═══ DATA PROVIDED ═══

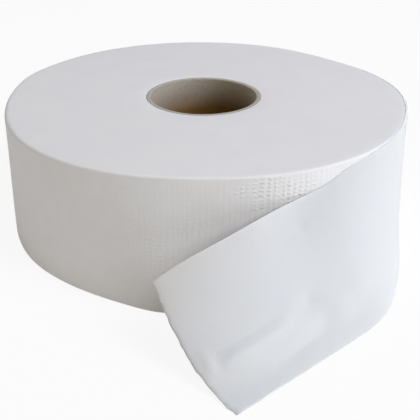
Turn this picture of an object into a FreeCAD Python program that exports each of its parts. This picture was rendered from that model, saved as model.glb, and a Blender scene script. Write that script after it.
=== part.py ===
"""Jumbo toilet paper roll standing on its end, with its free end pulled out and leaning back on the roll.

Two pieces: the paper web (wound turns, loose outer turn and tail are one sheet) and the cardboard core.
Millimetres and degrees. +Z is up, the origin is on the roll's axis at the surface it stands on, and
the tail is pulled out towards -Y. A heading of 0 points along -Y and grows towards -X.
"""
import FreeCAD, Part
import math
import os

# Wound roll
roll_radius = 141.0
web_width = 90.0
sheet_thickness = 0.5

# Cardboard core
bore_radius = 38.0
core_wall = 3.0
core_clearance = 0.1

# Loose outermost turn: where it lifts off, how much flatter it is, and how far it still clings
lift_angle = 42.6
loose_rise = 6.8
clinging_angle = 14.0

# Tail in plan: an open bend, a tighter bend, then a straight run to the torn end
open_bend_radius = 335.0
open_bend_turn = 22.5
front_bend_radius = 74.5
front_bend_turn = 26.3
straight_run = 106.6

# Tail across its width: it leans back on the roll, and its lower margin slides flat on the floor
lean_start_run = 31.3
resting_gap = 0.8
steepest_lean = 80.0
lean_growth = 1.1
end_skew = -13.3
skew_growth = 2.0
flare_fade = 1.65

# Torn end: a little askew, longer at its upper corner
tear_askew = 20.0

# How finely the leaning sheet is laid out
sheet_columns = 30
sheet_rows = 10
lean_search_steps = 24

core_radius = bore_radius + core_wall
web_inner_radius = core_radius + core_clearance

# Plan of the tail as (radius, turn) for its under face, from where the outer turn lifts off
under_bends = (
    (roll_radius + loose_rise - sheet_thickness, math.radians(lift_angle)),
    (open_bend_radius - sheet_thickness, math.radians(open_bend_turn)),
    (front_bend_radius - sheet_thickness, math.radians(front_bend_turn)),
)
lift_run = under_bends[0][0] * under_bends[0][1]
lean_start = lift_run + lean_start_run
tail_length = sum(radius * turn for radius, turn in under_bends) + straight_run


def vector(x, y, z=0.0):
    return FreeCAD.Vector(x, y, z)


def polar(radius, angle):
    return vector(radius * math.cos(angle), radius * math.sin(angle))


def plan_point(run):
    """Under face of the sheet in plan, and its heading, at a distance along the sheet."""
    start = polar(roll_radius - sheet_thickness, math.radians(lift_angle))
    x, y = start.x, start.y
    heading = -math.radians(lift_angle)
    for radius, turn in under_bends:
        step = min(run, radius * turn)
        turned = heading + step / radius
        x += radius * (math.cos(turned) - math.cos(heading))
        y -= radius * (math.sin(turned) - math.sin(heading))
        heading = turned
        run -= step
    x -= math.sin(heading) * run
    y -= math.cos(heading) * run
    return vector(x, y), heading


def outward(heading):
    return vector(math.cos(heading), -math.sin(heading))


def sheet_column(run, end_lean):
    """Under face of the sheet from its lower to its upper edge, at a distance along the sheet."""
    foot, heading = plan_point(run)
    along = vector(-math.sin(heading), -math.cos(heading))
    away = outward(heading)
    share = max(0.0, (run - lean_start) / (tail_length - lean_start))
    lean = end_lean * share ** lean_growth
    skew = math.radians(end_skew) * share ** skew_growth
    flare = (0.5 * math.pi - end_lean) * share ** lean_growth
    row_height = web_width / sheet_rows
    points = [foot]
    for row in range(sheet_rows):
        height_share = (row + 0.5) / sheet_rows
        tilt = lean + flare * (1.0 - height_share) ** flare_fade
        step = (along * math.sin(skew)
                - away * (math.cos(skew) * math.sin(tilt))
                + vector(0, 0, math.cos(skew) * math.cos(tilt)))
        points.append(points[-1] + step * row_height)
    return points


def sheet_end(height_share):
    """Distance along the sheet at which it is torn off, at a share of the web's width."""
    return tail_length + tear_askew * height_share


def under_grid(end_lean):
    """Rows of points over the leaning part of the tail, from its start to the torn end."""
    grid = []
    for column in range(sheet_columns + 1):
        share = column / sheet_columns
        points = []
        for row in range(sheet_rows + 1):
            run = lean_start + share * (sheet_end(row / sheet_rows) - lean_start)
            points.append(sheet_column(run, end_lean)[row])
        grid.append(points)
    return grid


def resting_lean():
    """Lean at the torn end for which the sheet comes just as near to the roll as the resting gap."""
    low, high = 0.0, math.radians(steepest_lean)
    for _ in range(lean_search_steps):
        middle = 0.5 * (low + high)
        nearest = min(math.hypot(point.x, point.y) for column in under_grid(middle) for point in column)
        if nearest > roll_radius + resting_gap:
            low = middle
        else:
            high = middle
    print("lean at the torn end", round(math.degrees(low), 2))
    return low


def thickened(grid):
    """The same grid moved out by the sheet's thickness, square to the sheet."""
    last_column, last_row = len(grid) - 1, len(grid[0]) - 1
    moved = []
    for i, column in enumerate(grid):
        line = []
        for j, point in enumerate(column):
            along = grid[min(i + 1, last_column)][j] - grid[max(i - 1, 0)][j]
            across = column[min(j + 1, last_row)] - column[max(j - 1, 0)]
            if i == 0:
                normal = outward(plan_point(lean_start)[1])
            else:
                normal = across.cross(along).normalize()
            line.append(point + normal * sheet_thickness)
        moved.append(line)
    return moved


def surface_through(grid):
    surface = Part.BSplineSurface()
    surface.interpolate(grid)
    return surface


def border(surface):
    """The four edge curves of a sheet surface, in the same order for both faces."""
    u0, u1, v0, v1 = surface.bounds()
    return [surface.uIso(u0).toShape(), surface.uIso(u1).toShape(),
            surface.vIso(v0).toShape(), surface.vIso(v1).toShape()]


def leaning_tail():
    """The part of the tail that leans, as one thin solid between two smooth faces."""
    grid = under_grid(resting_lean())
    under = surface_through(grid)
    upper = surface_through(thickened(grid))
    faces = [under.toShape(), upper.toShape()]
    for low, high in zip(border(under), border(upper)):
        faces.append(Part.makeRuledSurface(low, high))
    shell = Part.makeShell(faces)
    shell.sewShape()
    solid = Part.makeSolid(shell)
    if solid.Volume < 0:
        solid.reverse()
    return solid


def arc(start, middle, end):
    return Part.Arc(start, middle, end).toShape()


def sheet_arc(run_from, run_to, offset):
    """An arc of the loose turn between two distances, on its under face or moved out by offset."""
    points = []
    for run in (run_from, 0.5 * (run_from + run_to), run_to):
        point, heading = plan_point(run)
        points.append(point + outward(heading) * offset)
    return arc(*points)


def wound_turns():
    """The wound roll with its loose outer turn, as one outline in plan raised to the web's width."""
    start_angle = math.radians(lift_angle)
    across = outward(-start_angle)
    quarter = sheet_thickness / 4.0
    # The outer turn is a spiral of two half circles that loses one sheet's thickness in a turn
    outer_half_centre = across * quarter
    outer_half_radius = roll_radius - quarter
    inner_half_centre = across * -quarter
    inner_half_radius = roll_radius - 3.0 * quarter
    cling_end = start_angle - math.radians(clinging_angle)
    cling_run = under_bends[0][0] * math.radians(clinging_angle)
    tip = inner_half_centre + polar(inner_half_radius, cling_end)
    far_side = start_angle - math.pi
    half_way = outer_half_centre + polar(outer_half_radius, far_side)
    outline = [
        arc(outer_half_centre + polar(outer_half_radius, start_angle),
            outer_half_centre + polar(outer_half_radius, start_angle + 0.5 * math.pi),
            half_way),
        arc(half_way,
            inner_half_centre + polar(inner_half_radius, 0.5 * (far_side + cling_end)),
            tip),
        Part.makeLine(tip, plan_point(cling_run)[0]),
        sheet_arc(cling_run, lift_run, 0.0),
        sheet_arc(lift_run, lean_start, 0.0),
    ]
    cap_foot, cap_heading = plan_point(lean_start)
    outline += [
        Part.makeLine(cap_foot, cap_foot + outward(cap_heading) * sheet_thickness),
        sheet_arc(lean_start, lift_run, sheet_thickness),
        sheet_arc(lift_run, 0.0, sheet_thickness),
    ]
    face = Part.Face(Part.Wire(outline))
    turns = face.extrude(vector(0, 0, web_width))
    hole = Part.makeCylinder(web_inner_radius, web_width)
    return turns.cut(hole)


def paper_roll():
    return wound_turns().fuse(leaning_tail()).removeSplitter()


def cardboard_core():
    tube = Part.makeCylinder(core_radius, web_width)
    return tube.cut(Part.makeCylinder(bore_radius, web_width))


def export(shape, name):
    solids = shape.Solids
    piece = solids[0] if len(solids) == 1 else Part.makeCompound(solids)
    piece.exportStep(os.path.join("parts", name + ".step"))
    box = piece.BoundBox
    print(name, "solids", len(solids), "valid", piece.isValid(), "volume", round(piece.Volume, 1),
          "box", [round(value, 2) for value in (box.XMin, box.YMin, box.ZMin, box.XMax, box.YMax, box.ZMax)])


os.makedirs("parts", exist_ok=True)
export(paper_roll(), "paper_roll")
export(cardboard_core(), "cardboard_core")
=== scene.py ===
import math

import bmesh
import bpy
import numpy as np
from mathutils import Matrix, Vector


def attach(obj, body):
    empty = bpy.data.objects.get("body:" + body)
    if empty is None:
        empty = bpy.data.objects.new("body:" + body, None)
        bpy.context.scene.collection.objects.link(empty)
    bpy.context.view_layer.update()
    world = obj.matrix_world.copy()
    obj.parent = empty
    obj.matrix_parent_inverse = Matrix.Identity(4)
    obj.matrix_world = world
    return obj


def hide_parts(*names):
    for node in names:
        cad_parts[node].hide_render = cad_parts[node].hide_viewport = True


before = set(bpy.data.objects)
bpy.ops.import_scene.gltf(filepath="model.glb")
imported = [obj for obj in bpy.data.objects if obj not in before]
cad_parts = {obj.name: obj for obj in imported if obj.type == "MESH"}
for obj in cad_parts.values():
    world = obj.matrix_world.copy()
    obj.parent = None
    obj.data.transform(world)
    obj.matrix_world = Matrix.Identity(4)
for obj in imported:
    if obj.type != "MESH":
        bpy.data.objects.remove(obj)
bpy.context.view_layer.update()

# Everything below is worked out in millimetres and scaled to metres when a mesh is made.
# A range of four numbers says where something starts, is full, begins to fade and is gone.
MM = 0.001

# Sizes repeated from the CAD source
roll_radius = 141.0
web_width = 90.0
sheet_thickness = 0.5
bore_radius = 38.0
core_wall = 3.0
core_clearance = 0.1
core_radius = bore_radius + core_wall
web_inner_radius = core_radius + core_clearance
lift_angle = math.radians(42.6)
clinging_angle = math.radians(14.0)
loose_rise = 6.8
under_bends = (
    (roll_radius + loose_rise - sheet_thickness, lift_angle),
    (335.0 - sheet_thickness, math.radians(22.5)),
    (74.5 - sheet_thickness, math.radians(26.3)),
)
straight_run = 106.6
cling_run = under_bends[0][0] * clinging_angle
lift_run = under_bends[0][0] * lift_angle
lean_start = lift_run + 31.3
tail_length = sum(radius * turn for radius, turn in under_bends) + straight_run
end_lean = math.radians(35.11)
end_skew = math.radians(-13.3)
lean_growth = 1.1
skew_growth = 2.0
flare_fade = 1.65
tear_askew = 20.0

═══

■ **GIVEN TASK**:
Write out exactly, please, the lines beginning at the start of the material and ending with the line that holds "clinging_angle = 14.0", both included.

■ **RESULT OF THE TASK**:
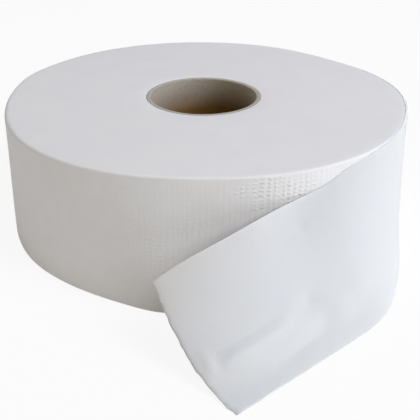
Turn this picture of an object into a FreeCAD Python program that exports each of its parts. This picture was rendered from that model, saved as model.glb, and a Blender scene script. Write that script after it.
=== part.py ===
"""Jumbo toilet paper roll standing on its end, with its free end pulled out and leaning back on the roll.

Two pieces: the paper web (wound turns, loose outer turn and tail are one sheet) and the cardboard core.
Millimetres and degrees. +Z is up, the origin is on the roll's axis at the surface it stands on, and
the tail is pulled out towards -Y. A heading of 0 points along -Y and grows towards -X.
"""
import FreeCAD, Part
import math
import os

# Wound roll
roll_radius = 141.0
web_width = 90.0
sheet_thickness = 0.5

# Cardboard core
bore_radius = 38.0
core_wall = 3.0
core_clearance = 0.1

# Loose outermost turn: where it lifts off, how much flatter it is, and how far it still clings
lift_angle = 42.6
loose_rise = 6.8
clinging_angle = 14.0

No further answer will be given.